6. Empirical Results and Application Domains

R2 has demonstrated substantial empirical gains:

In 2D/3D bin packing, R2 outperforms vanilla MCTS, policy supervision, domain heuristics, and commercial IP solvers, with advantage increasing for larger $N$ (up to 15% better costs relative to Gurobi under fixed time) (Laterre et al., 2018).
For Morpion Solitaire, R2-enabled AlphaZero reaches a 67-step solution (vs. human best 68), within one week on commodity GPUs, using only the ranked-reward mechanism for dense feedback (Wang et al., 2020).
D-REX yields better-than-demonstrator policies in MuJoCo and Atari, outperforming BC and GAIL in most tasks (e.g., +418% above demo on Half-Cheetah) (Brown et al., 2019).
Rank2Reward accelerates imitation learning from passive video, solves all tasks in under 2 hours of real robot time, and demonstrates extractable, monotonic progress signals even in large, uncurated datasets (Yang et al., 2024).

7. Limitations, Theoretical Insights, and Future Directions

R2's performance is sensitive to instance difficulty heterogeneity: if the distribution of problem instances is non-uniform, reward ranking may be noisy, and poor outcomes on harder instances can be mis-ranked against easy ones. Proposed mitigations include repeated play on the same instance or explicit normalization. Theoretical analysis demonstrates that ranking induces exponential reductions in reward ambiguity, facilitating reward learning with relatively few preference pairs (Brown et al., 2019).

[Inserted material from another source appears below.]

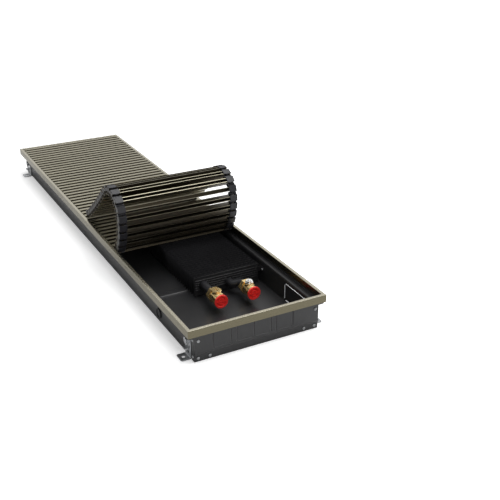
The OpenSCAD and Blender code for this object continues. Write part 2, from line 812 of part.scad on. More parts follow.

Extensions to continuous ranked rewards, explicit instance difficulty modeling, and further problem domains are active areas of investigation. The ranked-reward principle has proven effective across diverse settings, providing a self-play analogue for single-agent RL and data-driven imitation in settings where rewards are sparse, unnormalized, or unavailable.